Class module clsHTTP
Option Explicit
Private http As Object
Private Sub Class_Initialize()
Set http = CreateObject("MSXML2.XMLHTTP")
End Sub
Public Function GetString(ByVal url As String) As String
Dim sResponse As String
With http
.Open "GET", url, False
.setRequestHeader "If-Modified-Since", "Sat, 1 Jan 2000 00:00:00 GMT"
.send
sResponse = StrConv(.responseBody, vbUnicode)
GetString = sResponse
End With
End Function
Standard module 1
Option Explicit
Public Sub DGaloplar()
Dim asays(), ws As Worksheet, asay As Long, html As HTMLDocument
Dim http As clsHTTP, url As String, headers(), numberOfRequests As Long
headers = Array("Asay", "Tarih", "Sehir", "Kg", "Jokey", "400", "600", "800", "1000", "1200", "1400", "Ç", "Pist", "Durum")
Set http = New clsHTTP
Set ws = ThisWorkbook.Worksheets("Sheet1")
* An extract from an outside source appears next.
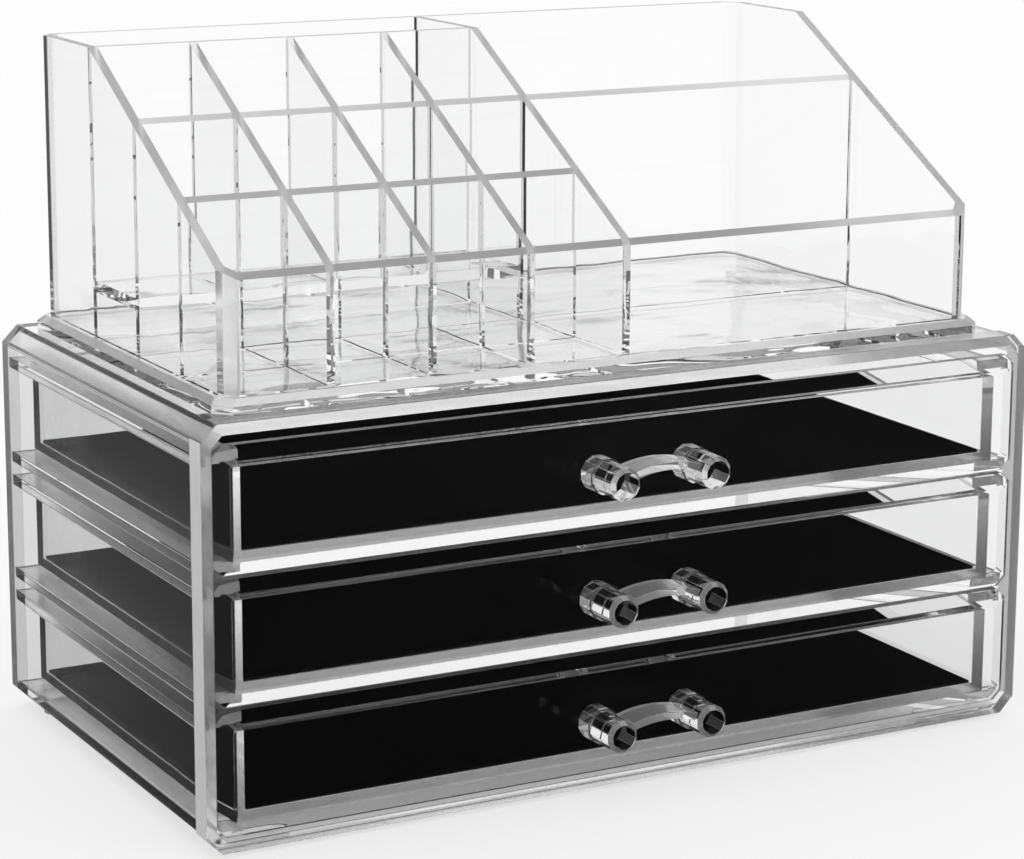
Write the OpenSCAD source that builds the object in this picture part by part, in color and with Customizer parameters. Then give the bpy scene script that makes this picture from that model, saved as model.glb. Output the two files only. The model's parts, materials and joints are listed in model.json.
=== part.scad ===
// Clear make-up organizer: a three-drawer cabinet with a lift-off tray of open compartments.
// Millimetres. X runs across the front, -Y is the front, +Z is up.
// The origin is on the surface that the feet stand on, under the middle of the whole outline.

/* [Cabinet] */
// Width of the cabinet body behind the front rim
body_w = 239.2; // [190:0.1:320]
// Depth of the cabinet from the front of the rim to the back
cab_d = 137; // [110:1:200]
// Height of the cabinet body without the feet
body_h = 105.2; // [90:0.1:150]
// Wall thickness of the cabinet body
wall_t = 2.5; // [2:0.1:3.5]
// Width of the flat cut along the four long edges of the cabinet
edge_cut = 4.3; // [2:0.1:6]
// Depth of the front rim
rim_d = 6.5; // [5:0.1:12]
// How far the rim stands proud of the cabinet body
rim_proud = 0.4; // [0.2:0.1:1.5]
// Thickness of the back panel
back_t = 2.5; // [2:0.1:4]

/* [Feet] */
// Height of each foot pad
foot_h = 1.6; // [1:0.1:4]
// Length of each foot pad
foot_l = 20; // [12:1:40]
// Width of each foot pad
foot_w = 8; // [5:0.5:12]
// Distance from a foot pad to the side of the cabinet body
foot_inset_x = 5; // [5:0.5:20]
// Distance from a foot pad to the front and the back of the cabinet
foot_inset_y = 8; // [7:0.5:25]

/* [Rails] */
// How far each rail stands in from the side of the cabinet
rail_w = 9.2; // [8:0.1:12]
// Thickness of each rail
rail_t = 2.5; // [1.8:0.1:3]

/* [Drawers] */
// Thickness of a drawer front
front_t = 3.5; // [2.5:0.1:5]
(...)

Set html = New HTMLDocument
asays = Application.Transpose(ws.Range("A1:A84").Value) 'Load asay values from sheet 1
Const numTableRows As Long = 11
Const numTableColumns As Long = 15
Const BASE_URL As String = "https://yenibeygir.com/at/getatdetaytab/?tab=galopTab&id="
numberOfRequests = UBound(asays)
Dim results(), headerRow As Boolean, tRows As Object, tRow As Object, iRow As Long
Dim tCells As Object, tCell As Object, r As Long, c As Long, hTable As HTMLTable
ReDim results(1 To numTableRows * numberOfRequests, 1 To numTableColumns)
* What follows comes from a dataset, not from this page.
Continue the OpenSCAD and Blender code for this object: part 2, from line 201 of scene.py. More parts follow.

Application.ScreenUpdating = False
For asay = 1 To numberOfRequests
headerRow = True
url = BASE_URL & asays(asay)
html.body.innerHTML = http.GetString(url)
Set hTable = html.querySelector(".at_Galoplar")
Set tRows = hTable.getElementsByTagName("tr")
For Each tRow In tRows
If Not headerRow Then
c = 2: r = r + 1
results(r, 1) = asays(asay)
Set tCells = tRow.getElementsByTagName("td")
For Each tCell In tCells
results(r, c) = tCell.innerText
c = c + 1
Next
End If
headerRow = False
Next
Next
With ws
.Cells(1, 3).Resize(1, UBound(headers) + 1) = headers
.Cells(2, 3).Resize(UBound(results, 1), UBound(results, 2)) = results
End With
Application.ScreenUpdating = True
End Sub
Refereces:
Microsoft HTML Object Library
In general Set elem = Nothing is what you need.
In your code you are assigning the variables within a for-each loop, thus even if you set them to Nothing later, there would not be a performance bonus.
Try setting those object to Nothing, like below:
Set elem = Nothing
Set trow = Nothing
I am not sure whether you need variable declarations in your loop, you can take them out of the loop, this might save some time.
But I think your HTTP requests are taking so long, not any VBA code.
UPDATE
Try setting Application.EnableEvents and Application.ScreenUpdating to False at the beggining of macro and setting them back to True at the end.